GOAL OF THE EXERCISE —
Return verbatim everything from the first line through the line that contains "return sewing_line(corners, [DOOR_BEND, DOOR_BEND])", and stop there.

DATA SEGMENT —
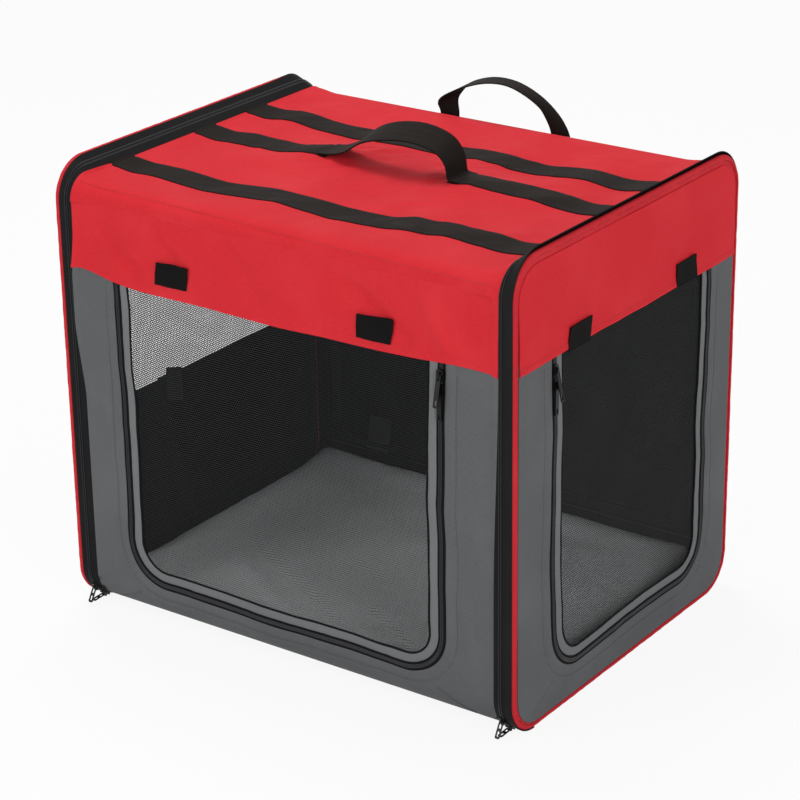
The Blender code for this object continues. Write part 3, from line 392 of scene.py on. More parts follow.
# %% Zips, borders and bands
UNDER_VALANCE = 12 * MM


def zip_line(fixed, axis, top):
    """The middle line of a door's zip, down one side, along the bottom and up the other."""
    left, right = low(fixed)[axis] + TAPE, high(fixed)[axis] - TAPE
    bottom = low(fixed).z + TAPE
    corners = [(left, top), (left, bottom), (right, bottom), (right, top)]
    return sewing_line(corners, [DOOR_BEND, DOOR_BEND])


def closed_line(half, bottom, top, bend):
    corners = [(0, bottom), (-half, bottom), (-half, top), (half, top), (half, bottom), (0, bottom)]
    return sewing_line(corners, [bend] * 4)


def band_outline(half, bottom, top, low_bend, top_bend):
    """Front foot, front, roll, roof, roll, back and back foot, in this order."""
    corners = [(-half + low_bend, bottom), (-half, bottom), (-half, top), (half, top),
               (half, bottom), (half - low_bend, bottom)]
    return sewing_line(corners, [low_bend, top_bend, top_bend, low_bend])


front_line = zip_line("front_zip_fixed", 0, DOOR_TOP)
side_line = zip_line("side_zip_fixed", 1, DOOR_TOP)
front_frame_line = zip_line("front_zip_fixed", 0, DOOR_TOP + UNDER_VALANCE)
side_frame_line = zip_line("side_zip_fixed", 1, DOOR_TOP + UNDER_VALANCE)
inner_outline = band_outline(BACK_Y, 0.0, ROOF_Z, low_bend=FOOT_BEND, top_bend=ROOF_BEND)
outer_outline = band_outline(half=227.5 * MM, bottom=1.0 * MM, top=532 * MM,
                             low_bend=44 * MM, top_bend=44 * MM)
BAND_WIDE = BAND_X[1] - BAND_X[0]
BAND_LONG = length_of(outer_outline)
CLEAR_OF_BAND = 1.3 * MM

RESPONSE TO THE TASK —
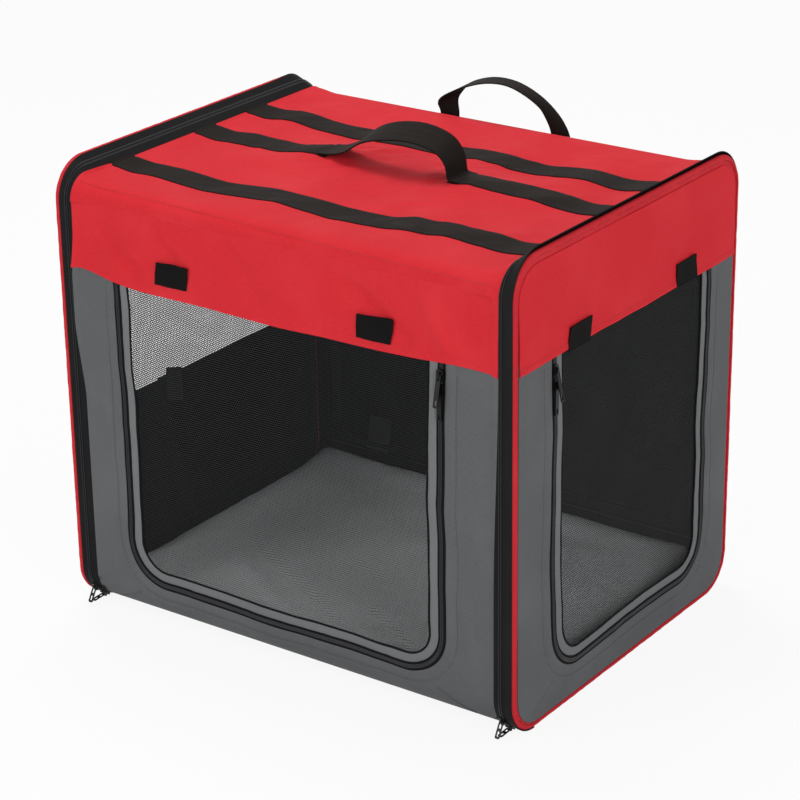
The Blender code for this object continues. Write part 3, from line 392 of scene.py on. More parts follow.
# %% Zips, borders and bands
UNDER_VALANCE = 12 * MM


def zip_line(fixed, axis, top):
    """The middle line of a door's zip, down one side, along the bottom and up the other."""
    left, right = low(fixed)[axis] + TAPE, high(fixed)[axis] - TAPE
    bottom = low(fixed).z + TAPE
    corners = [(left, top), (left, bottom), (right, bottom), (right, top)]
    return sewing_line(corners, [DOOR_BEND, DOOR_BEND])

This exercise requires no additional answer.